Recently declared an Unusual Mortality Event (UME) by the federal government, these strandings have now reached numbers over nine times the historical average for the months of July and August for our region.
Although we have established a tentative cause, the UME investigation is still ongoing and stranding teams from New York to Virginia will continue to further evaluate tissue samplings and genetic sequencing. It may be years before we can truly confirm the cause for these strandings.
How is the National Aquarium involved in this event?
National Aquarium’s Animal Rescue team responded to a live stranded bottlenose dolphin last Tuesday, August 20 at Assateague Island National Seashore. After a health assessment of the animal, veterinary staff recommended humane euthanasia due to the poor health of the animal. A full necropsy (animal autopsy) was performed by Aquarium staff to determine an underlying cause of stranding. Tissue samples have been submitted as part of the UME, and results are pending.

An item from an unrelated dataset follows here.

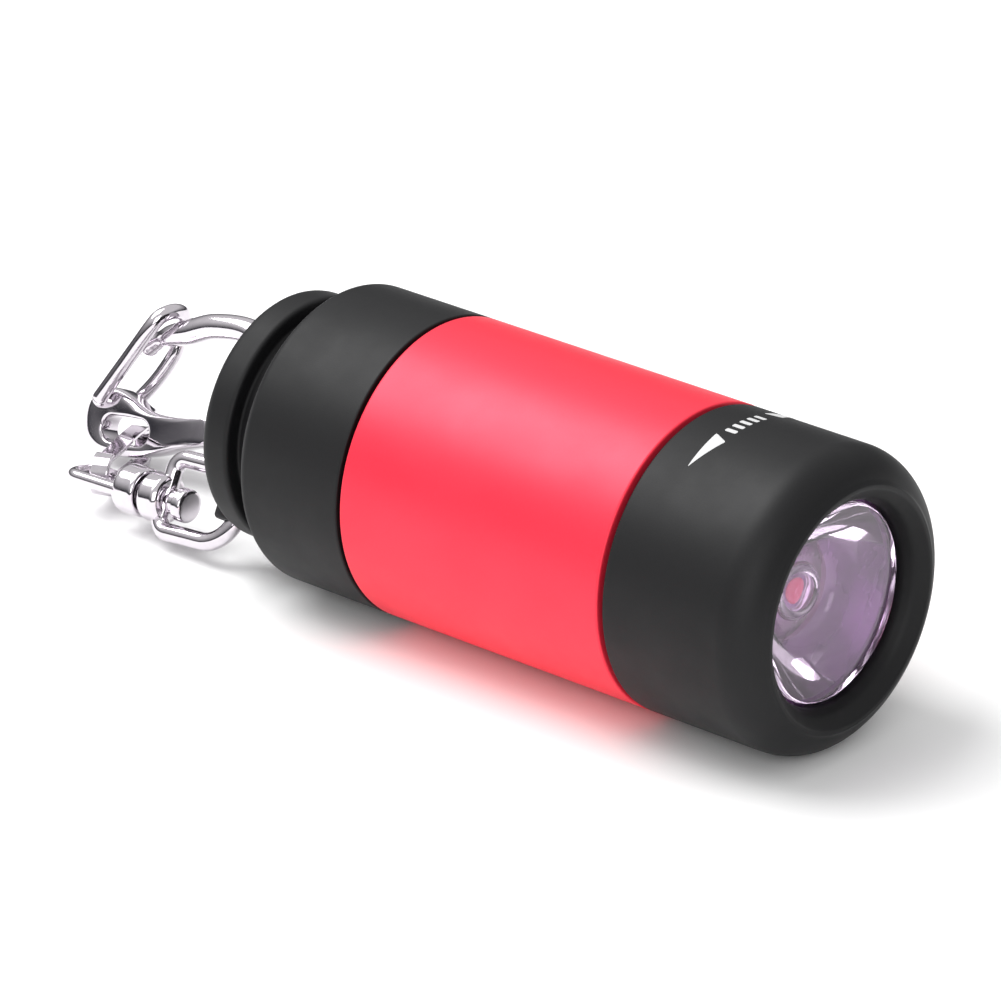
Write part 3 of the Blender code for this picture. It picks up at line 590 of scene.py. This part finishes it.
def wound_strip():
    """Rings of the strip. A turn goes along one side, round an end, back and round the other: the spine
    point and the outward angle are straight-line functions of the turn. The distance from the spine steps
    from the inner layer to the outer one over a quarter of a turn by a smooth step."""
    turns = np.linspace(STRIP_START, STRIP_END, 420)
    straight = LINK_LENGTH / (2 * LINK_LENGTH + 2 * np.pi * (LINK_GAP + STRIP))
    part = (turns + straight / 2) % 1
    stops = [0, straight, 0.5, 0.5 + straight, 1]
    spine = np.interp(part, stops, [0, LINK_LENGTH, LINK_LENGTH, 0, 0])
    angle = np.radians(np.interp(part, stops, [90, 90, -90, -90, -270]))
    step = np.clip((turns - STEP_START) / STEP_SPAN, 0, 1)
    layer = LINK_GAP + STRIP / 2 + STRIP_PITCH * step * step * (3 - 2 * step)
    thick, wide = STRIP / 2, LINK_WIDTH / 2
    section = eased([(-thick, -wide), (thick, -wide), (thick, wide), (-thick, wide)], 0.09, steps=4)
    reach, angle = layer[:, None] + section[:, 0], angle[:, None]
    along, up = spine[:, None] + reach * np.cos(angle), reach * np.sin(angle)
    return np.stack([along, section[:, 1] + 0 * reach, up], -1)


fit(skin("wound_link", placed(wound_strip(), LINK), nickel), "link", "nickel", "link")


# ---------------------------------------------------------------- snap hook
# One die casting, nickel plated: a flat body with a long slanting slot for the link, a band that runs round
# into a thick arm, and a nose with a neck that the gate closes on.

HOOK_LEAN = np.radians(20.6)
HOOK_HALF = 1.0
GATE_PIVOT = np.array([-3.6, 1.0, 3.7])
SLOT_MIDDLE, SLOT_HALF, SLOT_R, SLOT_TILT = (-1.15, 2.15), 1.25, 0.95, np.radians(8)
hook_axes = np.array([
    [1, 0, 0],
    [0, np.cos(HOOK_LEAN), -np.sin(HOOK_LEAN)],
    [0, np.sin(HOOK_LEAN), np.cos(HOOK_LEAN)],
])
HOOK = (pivot("gate_open") - GATE_PIVOT * MM @ hook_axes, hook_axes)


def through(points, per=10, loop=False):
    """A smooth curve through points: on each side the Catmull-Rom cubic, which passes each point in the
    direction from the one before it to the one after it."""
    points = np.array(points, float)
    if loop:
        four = [np.roll(points, shift, 0) for shift in (1, 0, -1, -2)]
    else:
        longer = np.vstack([2 * points[0] - points[1], points, 2 * points[-1] - points[-2]])
        four = [longer[:-3], longer[1:-2], longer[2:-1], longer[3:]]
    before, start, end, after = (corner[:, None] for corner in four)
    t = np.linspace(0, 1, per, endpoint=False)[None, :, None]
    curve = 2 * start + (end - before) * t + (2 * before - 5 * start + 4 * end - after) * t ** 2
    curve = 0.5 * (curve + (3 * start - before - 3 * end + after) * t ** 3).reshape(-1, points.shape[1])
    return curve if loop else np.vstack([curve, points[-1:]])


def slot_edge(outline):
    """For each point of the outline, the point of the long round-ended slot in the same direction: on a flat
    side the distance is the slot's radius over the sine, and on an end the ray meets the end's circle."""
    ray = outline - SLOT_MIDDLE
    angle = np.arctan2(ray[:, 1], ray[:, 0]) - SLOT_TILT
    cos, sin = np.cos(angle), np.sin(angle)
    on_side = SLOT_HALF * abs(sin) >= SLOT_R * abs(cos)
    end = SLOT_HALF * abs(cos) + np.sqrt(np.maximum(SLOT_R ** 2 - (SLOT_HALF * sin) ** 2, 0))
    reach = np.where(on_side, SLOT_R / np.maximum(abs(sin), TINY), end)
    return SLOT_MIDDLE + reach[:, None] * ray / np.linalg.norm(ray, axis=1, keepdims=True)


hook_outline = through(
    [
        (-5.3, 2.3), (-4.9, 1.0), (-3.9, 0.3), (-2.5, 0.1), (-1.2, 0.2), (1.5, 1.0), (4.1, 2.15), (6.4, 3.1),
        (6.6, 4.0), (6.2, 4.9), (5.2, 4.7), (3.1, 4.25), (1.1, 4.0), (-0.3, 4.15), (-1.6, 4.6), (-3.0, 4.8),
        (-4.3, 4.4), (-5.1, 3.5),
    ],
    loop=True,
)
plate = holed_plate(slot_edge(hook_outline), hook_outline, HOOK_HALF, 0.25, 0.6, steps=8)
plate_rings = np.stack([plate[..., 0], HOOK_HALF + plate[..., 2], plate[..., 1]], -1)
fit(skin("hook_body", placed(plate_rings, HOOK), nickel, loop=True), "clasp", "nickel", "hook")


def domed(path, radius):
    """A path and its radii with a half ball added at each end."""
    turn = np.radians(np.linspace(80, 0, 7))[:, None]
    radius = np.broadcast_to(radius, len(path)).astype(float)
    starts, ends = unit(path[0] - path[1]), unit(path[-1] - path[-2])
    head = path[0] + starts * radius[0] * np.sin(turn)
    tail = path[-1] + ends * radius[-1] * np.sin(turn[::-1])
    caps = np.cos(turn[:, 0])
    longer = np.vstack([head[:-1], path, tail[1:]])
    return longer, np.concatenate([radius[0] * caps[:-1], radius, radius[-1] * caps[::-1][1:]])


ARM_R = 0.93
# Each stop is (x, z, share of the arm's radius): full along the arm, then a neck, a bulb and the tip.
arm_stops = [
    (5.4, 3.75, 1.0), (8.3, 5.0, 1.0), (10.1, 7.4, 1.0), (9.9, 10.0, 1.0), (7.6, 11.5, 1.0),
    (4.2, 11.15, 1.0), (1.8, 10.1, 1.0), (0.3, 9.5, 0.85), (-0.55, 9.05, 0.65), (-1.1, 8.65, 0.75),
    (-1.6, 8.3, 0.9), (-2.1, 7.95, 0.55),
]
arm_x, arm_z, arm_share = through(arm_stops).T
arm_path, arm_radius = domed(np.stack([arm_x, HOOK_HALF + 0 * arm_x, arm_z], -1), ARM_R * arm_share)
arm_rings = placed(tube(arm_path, arm_radius, (0, 1, 0), around=32), HOOK)
fit(skin("hook_arm", arm_rings, nickel), "clasp", "nickel")


# ---------------------------------------------------------------- gate
# A hairpin of spring wire that straddles the nose. Its two ends turn in and spring in the body's pivot
# holes, so it swings in under the thumb and snaps back.

GATE_WIRE_R = 0.55
ACROSS_LEGS = (0.886, 0, -0.46)
gate_stops = [
    (-3.6, 0.3, 3.7), (-3.6, -0.3, 3.7), (-3.5, -0.6, 3.9), (-3.3, -0.65, 4.25), (-1.7, -0.65, 7.3),
    (-0.5, -0.65, 9.6), (-0.05, -0.4, 10.6), (0.2, 0.25, 11.1), (0.25, 1.0, 11.25), (0.15, 1.75, 11.1),
    (-0.1, 2.4, 10.6), (-0.35, 2.65, 9.7), (-0.4, 2.65, 8.5), (-0.6, 2.65, 7.7), (-1.5, 2.65, 5.9),
    (-2.7, 2.65, 4.2), (-3.3, 2.65, 3.85), (-3.6, 2.3, 3.7), (-3.6, 1.7, 3.7),
]
gate_path = through(gate_stops, 8)
gate_rings = placed(tube(gate_path, GATE_WIRE_R, ACROSS_LEGS), HOOK)
fit(skin("gate_hairpin", gate_rings, nickel), "gate", "nickel", "gate_wire")


# ---------------------------------------------------------------- floor, light and camera
# A plain white table under a soft white room, with one large soft light over the tail and a weaker one in
# front.

FLOOR_HALF = 4.0
floor_mesh = bpy.data.meshes.new("floor")
floor_corners = FLOOR_HALF * np.array([(-1, -1, 0), (1, -1, 0), (1, 1, 0), (-1, 1, 0)])
floor_mesh.from_pydata(floor_corners.tolist(), [], [(0, 1, 2, 3)])
white_table = finish("white_table", (0.97, 0.97, 0.97), (0.95, 0.95, 0.95), (0.7, 0.8), grain=40, depth=0)
floor_mesh.materials.append(white_table)
floor = bpy.data.objects.new("floor", floor_mesh)
bpy.context.scene.collection.objects.link(floor)


def room():
    """A room that is white overhead and dark at the horizon, which draws soft bands in the plating."""
    world = bpy.data.worlds.new("soft_room")
    bpy.context.scene.world = world
    world.use_nodes = True
    tree = world.node_tree
    place, parts = tree.nodes.new("ShaderNodeTexCoord"), tree.nodes.new("ShaderNodeSeparateXYZ")
    ramp = tree.nodes.new("ShaderNodeValToRGB")
    horizon, overhead = ramp.color_ramp.elements
    horizon.position, horizon.color = 0.08, (0.06, 0.06, 0.07, 1)
    overhead.position, overhead.color = 0.5, (1, 1, 1, 1)
    tree.links.new(place.outputs["Generated"], parts.inputs["Vector"])
    tree.links.new(parts.outputs["Z"], ramp.inputs["Fac"])
    tree.links.new(ramp.outputs["Color"], tree.nodes["Background"].inputs["Color"])
    tree.nodes["Background"].inputs["Strength"].default_value = 0.75


def soft_light(name, at, size, power):
    """A square area light aimed at the middle of the torch."""
    light = bpy.data.lights.new(name, "AREA")
    light.size, light.energy = size, power
    made = bpy.data.objects.new(name, light)
    made.location = at
    direction = -np.array(at)
    made.rotation_euler = (
        np.arccos(-direction[2] / np.linalg.norm(direction)),
        0,
        np.arctan2(direction[1], direction[0]) - np.pi / 2,
    )
    bpy.context.scene.collection.objects.link(made)


room()
soft_light("over_tail", (-0.25, -0.1, 0.45), 0.4, 3.0)
soft_light("front_fill", (0.35, -0.45, 0.25), 0.35, 1.2)

LENS_LENGTH, SENSOR = 247.9, 36
camera_data = bpy.data.cameras.new("camera")
camera_data.lens, camera_data.sensor_width = LENS_LENGTH, SENSOR
camera = bpy.data.objects.new("camera", camera_data)
camera.location = DATUM + np.array([0.2819, -0.3155, 0.1836])
camera.rotation_euler = (np.radians(66.26), 0, np.radians(41.26))
bpy.context.scene.collection.objects.link(camera)
bpy.context.scene.camera = camera
bpy.context.scene.view_settings.view_transform = "Standard"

I have also been assisting the UME Incident Management Team with drafting a weekly Incident Action Plan that outlines objectives for response in the affected areas, staff and equipment assignments, formulating safety plans, and addressing gaps in coverage that arise during response. The Incident Command Structure is very effective when coordinating response to events such as this that cover a broad area and involve multiple government and non-government organizations.
Our team will continue to work closely with regional stranding partners and the federal government to help implement this plan and document this event for future research/learning.